En el conflicto de Cataluña, no le queda otro remedio que encolumnarse detrás del Gobierno y rezar para que Podemos no los coloque en una situación embarazosa poniendo a votación, por ejemplo, una propuesta sobre la plurinacionalidad de España (es lo que pasa cuando uno se mete en innecesarios jardines conceptuales sembrados de minas).
Y en el tema de la corrupción, que completa el triángulo de las cuestiones centrales de los próximos meses, es imposible que el PSOE arrebate el protagonismo a Podemos (que siempre irá dos pasos más lejos que él) y a Ciudadanos (por su capacidad para alterar la mayoría gubernamental).
Por lo demás, Iglesias dio ayer un paso interesante situándose como el potencial articulador de un frente de izquierdas: lo vimos confraternizar concupiscentemente con ERC (“enorme lucidez”, dijo de las burricies de Tardà) y a la vez lanzar descarados cantos de sirena a los socialistas para que regresen de su mano al redil de la izquierda, escarmentados del acuerdo con Ciudadanos y de la abstención a Rajoy.
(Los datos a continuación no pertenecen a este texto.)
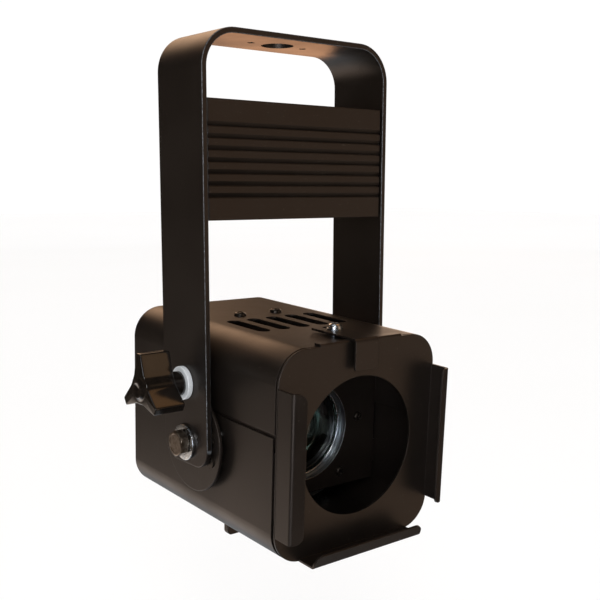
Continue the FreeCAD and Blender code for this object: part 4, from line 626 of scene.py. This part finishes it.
def make_knob(materials):
    """The outline is carried from the outer face to the seat, drawn in by a quarter circle at both
    ends. The outer face has a bevelled crown with a round dimple, and a boss runs to the seat."""
    face = -(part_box("yoke_strip")[1].x / MM) - NYLON_WASHER - BOSS_LENGTH - KNOB_DEPTH
    theta = angles(KNOB_COLUMNS)[None, :]
    outline = knob_outline(theta)
    quarter = np.linspace(0, 1, 7) * math.pi / 2
    sine, cosine = np.sin(quarter), np.cos(quarter)
    shrink = list(KNOB_EDGE_R * (1 - sine)) + [0.0] * 6 + list(KNOB_EDGE_R * (1 - cosine))
    along = list(KNOB_EDGE_R * (1 - cosine))
    along += list(np.linspace(KNOB_EDGE_R, KNOB_DEPTH - KNOB_EDGE_R, 8)[1:-1])
    along += list(KNOB_DEPTH - KNOB_EDGE_R + KNOB_EDGE_R * sine)
    rings = [(a, math.sqrt(DIMPLE_R ** 2 - a ** 2) - DIMPLE_R)
             for a in (0.0, 0.7, 1.4, 2.1, 2.7, 3.2, 3.45)]
    rings += [(3.6, -DOME), (DOME_CROWN_R, -DOME), (DOME_CROWN_R + 0.25, -DOME + 0.18),
              (DOME_R, -0.12), (DOME_R + 0.2, 0.0)]
    rings.append((np.minimum(outline - KNOB_EDGE_R, 7.0), 0.0))
    rings += [(np.maximum(outline - a, 0.1), b) for a, b in zip(shrink, along)]
    rings.append((np.minimum(outline - KNOB_EDGE_R, 7.3), KNOB_DEPTH))
    boss = [(7.0, 0.0), (6.85, 0.2), (BOSS_R, 0.6), (BOSS_R, BOSS_LENGTH - 0.4), (6.4, BOSS_LENGTH),
            (STUD_R, BOSS_LENGTH), (STUD_R, STUD_HOLE)]
    rings += [(radius, KNOB_DEPTH + extra) for radius, extra in boss]
    r = np.concatenate([np.broadcast_to(radius, theta.shape) for radius, _ in rings])
    x = np.array([b for _, b in rings])[:, None] + np.zeros_like(r)
    points = np.stack([face + x, r * np.sin(-theta), KNOB_AXIS_Z + r * np.cos(theta)], -1).reshape(-1, 3)
    quads = grid_faces(len(rings), KNOB_COLUMNS, False, True)
    knob = mesh_piece("lobed_knob", [(row_from_pivot(points), quads)], materials["knob_plastic"])
    install(knob, "tilt_knob")


# ---- Lens, barrel and lamp ------------------------------------------------------------------------
# All in mm. Depths run back from the front face of the lens plate, or from the level tilt axis.
BARREL_NOSE, BARREL_SEAT, BARREL_WALL = -0.8, 9.3, 1.2
BARREL_R, BARREL_OUTER_R, FLANGE_R, SEAT_R = 27.6, 28.5, 41.0, 25.5
LENS_R, LENS_EDGE, LENS_DOME, LENS_CHAMFER = 27.3, 3.2, 8.0, 0.3
SNAP_WIRE_R, SNAP_BEHIND = 0.7, 1.5
MOUTH, BOWL_DEPTH, NECK_R, BOWL_R, BOWL_WALL = 5.0, 26.0, 8.0, 21.8, 1.6
RIM_R, RIM, BOWL_LIP = 24.8, 3.0, 0.6
FACETS, FACET_LENGTH, FACET_DEPTH = 12, 3.0, 0.45
BURNER_R, BURNER_SETBACK = 4.2, 9.0


def optical(parts):
    """Lathe parts whose axis runs back along +Y from the optical centre line, in the row frame."""
    return [(row_from_head(placed(p, (0, 0, LENS_Z), BACK)), q) for p, q in parts]


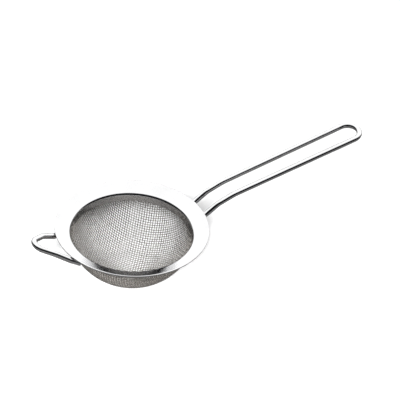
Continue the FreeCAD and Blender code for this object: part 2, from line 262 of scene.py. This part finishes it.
ring_outline = rounded_outline([
    (cloth_back(RING_TOP), RING_TOP, 0.05),
    (cloth_back(RING_TOP) + RING_WALL * SKEW, RING_TOP, 0.2),
    (cloth_back(RING_FOOT) + RING_WALL * SKEW, RING_FOOT, 0.2),
    (cloth_back(RING_FOOT), RING_FOOT, 0.05),
], 6)
ring = turned("clamp_ring", with_even_runs(ring_outline, 0.6), 256)
# The darker, browner tint and haze tint here are painted shade and a painted reflection of the
# cloth, not a different steel; only the rougher rolled finish is the band's own.
ring.data.materials.append(steel(
    "ring_steel_painted_shade", (0.56, 0.54, 0.52, 1.0), (0.5, 0.47, 0.45, 1.0),
    0.16, 0.12, 0.5, lines_round_the_axis))
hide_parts("mesh_clamp_ring")
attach(ring, "root")

# The wire cloth bowl
# Plain-woven stainless wire, 20 to the inch, pressed over a die into a deep bowl.
# The wires keep their spacing along themselves, so the square openings shear into
# diamonds up the wall. The weave lies at half a right angle to the handle.
BOWL_DEPTH = 31.15
SIDE_RADIUS = 20.0
CROWN_RADIUS = 34.0
SHOULDER = -8.9
WARP_PITCH = 1.33
WEFT_PITCH = 1.247
WARP_WAY = -47.0
WEFT_WAY = 50.0
WIRE = 0.34
CRIMP = 0.165
middle = CLOTH / 2


def bowl_centres():
    """Centres (radius, height) of the side arc and of the crown arc of the bowl."""
    crown = Vector((0.0, CROWN_RADIUS - BOWL_DEPTH))
    shoulder = Vector((cloth_back(SHOULDER), SHOULDER))
    reach = (shoulder - crown).length
    gap = CROWN_RADIUS - SIDE_RADIUS
    along = (reach ** 2 + gap ** 2 - SIDE_RADIUS ** 2) / (2 * reach)
    across = math.sqrt(gap ** 2 - along ** 2)
    ahead = (shoulder - crown) / reach
    left = Vector((-ahead.y, ahead.x))
    side = crown + ahead * along - left * across
    if side.x < 0:
        side = crown + ahead * along + left * across
    return side, crown


side_centre, crown_centre = bowl_centres()
join_direction = (side_centre - crown_centre).normalized()


def off_the_bowl(point):
    """How far a point stands outside the middle of the cloth, and the way out there."""
    r = math.hypot(point.x, point.y)
    if r < 1e-9:
        return -point.z - BOWL_DEPTH + middle, Vector((0.0, 0.0, -1.0))
    if point.z > SHOULDER:
        flat = Vector((1.0, -TAPER)) / SKEW
        gap = (r - collar_back(point.z)) / SKEW - middle
    else:
        from_crown = Vector((r, point.z)) - crown_centre
        on_side = from_crown.normalized().y > join_direction.y
        centre = side_centre if on_side else crown_centre
        radius = (SIDE_RADIUS if on_side else CROWN_RADIUS) - middle
        arm = Vector((r, point.z)) - centre
        flat = arm.normalized()
        gap = arm.length - radius
    return gap, Vector((flat.x * point.x / r, flat.x * point.y / r, flat.y))


def next_crossing(beside, behind, guess):
    """The crossing one pitch from the two before it, on the bowl."""
    point = guess
    for _ in range(8):
        gap, out = off_the_bowl(point)
        a = point - beside
        b = point - behind
        rows = Matrix((a.normalized(), b.normalized(), out))
        if abs(rows.determinant()) < 1e-4:
            return None
        error = Vector((a.length - WARP_PITCH, b.length - WEFT_PITCH, gap))
        move = rows.inverted() @ error
        point = point - move
        if move.length < 1e-6:
            break
    return point


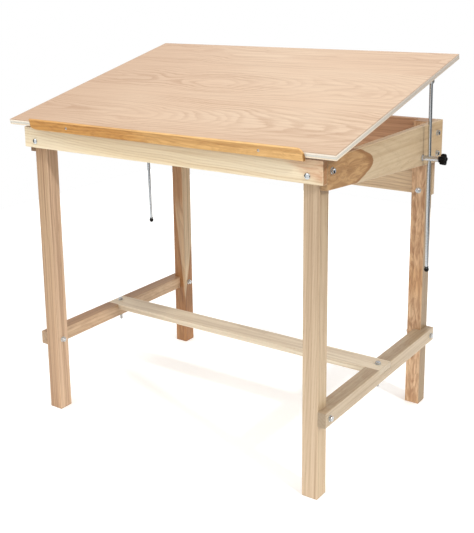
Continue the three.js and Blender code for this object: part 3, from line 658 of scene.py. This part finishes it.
def hex_prism(bm, z0, z1, both, bore=None):
    """A hexagon with the corners of its faces chamfered. With a bore it is a nut."""
    cut = 0.9 * MM
    low = [hexagon(FLAT, z0, inset=FLAT * 0.98), hexagon(FLAT, z0 + cut, inset=CORNER)] if both else \
          [hexagon(FLAT, z0)]
    high = [hexagon(FLAT, z1 - cut, inset=CORNER), hexagon(FLAT, z1, inset=FLAT * 0.98)]
    outer = low + high
    if bore is None:
        dished = [hexagon(FLAT * 0.80, z1, inset=FLAT * 0.80),
                  hexagon(FLAT * 0.72, z1 - 0.35 * MM, inset=FLAT * 0.72)]
        rings(bm, outer + dished)
    else:
        n = 36
        lip = 0.6 * MM
        inner = [circle(bore + lip, z1, n), circle(bore, z1 - lip, n), circle(bore, z0 + lip, n),
                 circle(bore + lip, z0, n)]
        rings(bm, outer + inner + [outer[0]], closed_ends=False)


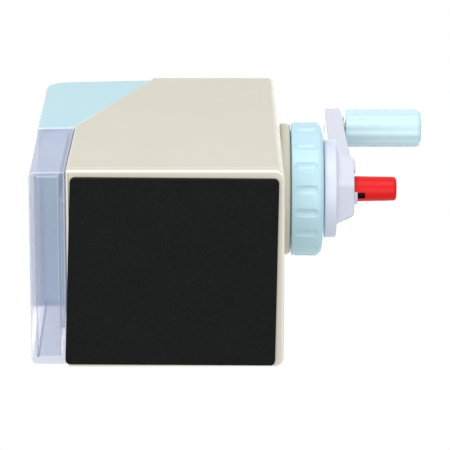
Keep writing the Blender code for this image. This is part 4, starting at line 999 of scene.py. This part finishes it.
# %% [markdown]
# ## Grip
#
# The grip is a milky tube with twelve shallow hollows along its length, which give it bands of
# light and shade. A cylinder with many sides is made, and the rows of vertices between the
# ridges are drawn in a little. Its far end is rounded.

# %% Grip
GRIP_START = 57.8 * MM
GRIP_END = 84.5 * MM
GRIP_RADIUS = 6.75 * MM
GRIP_HOLLOWS = 12
HOLLOW_DEPTH = 0.28 * MM
GRIP_STEPS = GRIP_HOLLOWS * 10
GRIP_BORE = 2.4 * MM
PIN_ROOM = 3.0 * MM         # a wider room for the pin's head
PIN_ROOM_START = 78.1 * MM
PIN_ROOM_END = 80.4 * MM
OUTSIDE = 4.0 * MM          # every point further from the centre lies on the outside
grip_centre = (0, AXIS + CRANK_RADIUS)

grip = turned("turning_grip", [
    (GRIP_START, GRIP_BORE), (GRIP_START, GRIP_RADIUS), (GRIP_END, GRIP_RADIUS), (GRIP_END, 0),
    (PIN_ROOM_END, 0), (PIN_ROOM_END, PIN_ROOM), (PIN_ROOM_START, PIN_ROOM),
    (PIN_ROOM_START, GRIP_BORE)], GRIP_STEPS, grip_centre)
edit(grip)
for index in range(GRIP_STEPS):
    angle = tau * index / GRIP_STEPS
    depth = HOLLOW_DEPTH * (1 - cos(GRIP_HOLLOWS * angle)) / 2
    if depth < 0.001 * MM:
        continue
    pick("VERT", lambda v: hypot(v.co.y, v.co.z - grip_centre[1]) > OUTSIDE and abs(
        (atan2(v.co.y, v.co.z - grip_centre[1]) - angle + pi) % tau - pi) < 0.01)
    bpy.ops.transform.translate(value=(0, -depth * sin(angle), -depth * cos(angle)))
round_off(lambda e: all(abs(v.co.x - GRIP_END) < 0.02 * MM
                        and hypot(v.co.y, v.co.z - grip_centre[1]) > OUTSIDE for v in e.verts),
          1.9 * MM, 7)
round_off(lambda e: all(abs(v.co.x - GRIP_START) < 0.02 * MM
                        and hypot(v.co.y, v.co.z - grip_centre[1]) > OUTSIDE for v in e.verts),
          0.5 * MM, 3)
done()
turn(grip, ARM_TILT, AXIS)
place_piece(grip, "grip", "ice_translucent", ["grip"], grip_plastic, angle=40)

# %% [markdown]
# ## Adjuster knob and pencil hole
#
# The red knob is a plain bar with a soft end. A notch at its root shows how far it is turned,
# and the inside of the notch is painted near black, a painted shade for the deep shadow in it.
# The ring round the pencil hole is turned with rounded lips.

# %% Adjuster knob
KNOB_START = 54.6 * MM
KNOB_END = 73.7 * MM
KNOB_RADIUS = 4.3 * MM
KNOB_TIP_RADIUS = KNOB_RADIUS * 0.94
NOTCH_START = HUB_END + 0.4 * MM
NOTCH_END = HUB_END + 3.8 * MM
NOTCH_HALF = 1.2 * MM
NOTCH_FLOOR = 2.4 * MM      # from the knob's axis
NOTCH_TURN = radians(10)

knob = turned("point_knob", [(KNOB_START, 0), (KNOB_START, KNOB_RADIUS), (HUB_END, KNOB_RADIUS),
                             (KNOB_END, KNOB_TIP_RADIUS), (KNOB_END, 0)], 96, closed=False)
edit(knob)
round_off(circle_at(KNOB_END, KNOB_TIP_RADIUS), 1.2 * MM, 6)
done()
notch = box("notch", (NOTCH_START, -NOTCH_HALF, AXIS - KNOB_RADIUS - 1.7 * MM),
            (NOTCH_END, NOTCH_HALF, AXIS - NOTCH_FLOOR))
turn(notch, NOTCH_TURN, AXIS)
combine(knob, notch, "DIFFERENCE")
stop_hole = primitive("cylinder", "stop_hole", vertices=32, radius=STOP_BORE, depth=7.4 * MM,
                      rotation=(0, pi / 2, 0), location=(KNOB_START, 0, AXIS))
combine(knob, stop_hole, "DIFFERENCE")
soften(knob, 0.15 * MM, 2)
turn(knob, ARM_TILT, AXIS)
place_piece(knob, "knob", "red_plastic", ["adjuster_knob"], red_plastic, notch_painted_shade)
# The notch's inner faces get the near-black finish: painted shade.
for face in knob.data.polygons:
    middle = face.center
    away = hypot(middle.y, middle.z - AXIS)
    beside = NOTCH_START - 0.05 * MM < middle.x < NOTCH_END + 0.05 * MM
    face.material_index = 1 if beside and away < KNOB_RADIUS - 0.25 * MM else 0

# %% Ring round the pencil hole
BEZEL_BACK = -45.87 * MM
BEZEL_FRONT = -46.87 * MM
BEZEL_RADIUS = 9.0 * MM
PENCIL_RADIUS = 4.4 * MM

bezel = turned("pencil_hole_ring", [
    (BEZEL_BACK, PENCIL_RADIUS), (BEZEL_FRONT, PENCIL_RADIUS), (BEZEL_FRONT, BEZEL_RADIUS),
    (BEZEL_BACK, BEZEL_RADIUS)], 96)
edit(bezel)
round_off(circle_at(BEZEL_FRONT, PENCIL_RADIUS), 0.45 * MM, 4)
round_off(circle_at(BEZEL_FRONT, BEZEL_RADIUS), 0.6 * MM, 4)
done()
place_piece(bezel, "body", "white_plastic", ["entry_bezel"], white_plastic)

# %% [markdown]
# ## Pieces from the measured model
#
# The cutter, its gears, the screws and the small steel pieces already have their true shape, so
# they stay and only get a better finish.

# %% Finishes for the measured pieces
KEPT = {
    "pencil_guide": plated_steel, "carrier": die_cast, "cutter": ground_steel,
    "cutter_pinion": ground_steel, "cutter_shaft": plated_steel, "shaft_clip": plated_steel,
    "ring_gear": nylon, "grip_pin": plated_steel, "pin_washer": plated_steel,
    "tip_stop": plated_steel, "adjuster_spring": plated_steel, "crank_screw_1": plated_steel,
    "crank_screw_2": plated_steel, "base_screw_1": upright_steel, "base_screw_2": upright_steel,
    "base_screw_3": upright_steel, "base_screw_4": upright_steel, "head_screw_1": upright_steel,
    "head_screw_2": upright_steel,
}
for node, paint in KEPT.items():
    for index in range(len(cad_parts[node].material_slots)):
        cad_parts[node].material_slots[index].material = paint
print(len(KEPT), "measured pieces painted")

# %% [markdown]
# ## Size and end
#
# The finished object is measured again and both boxes are printed.

# %% Size and end
finished = [list(corner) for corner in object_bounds()]
for name, corners in (("measured", measured), ("finished", finished)):
    print(name, [[round(c / MM, 1) for c in corner] for corner in corners], "mm")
Más allá del anecdotario y de sus sucesivas caracterizaciones, al líder de Podemos siempre se le escapa una frase que delata su pensamiento. Solo hay que estar atento para que no se te pase. Ayer, al final de su cariñoso intercambio de piropos con Tardà, soltó la siguiente enormidad: “Hay una oportunidad de conseguir un momento constituyente sin el PP y sin sus socios”. Es decir, sin la mitad del país. Ya sé que no es posible, pero es lo que lleva en la sangre.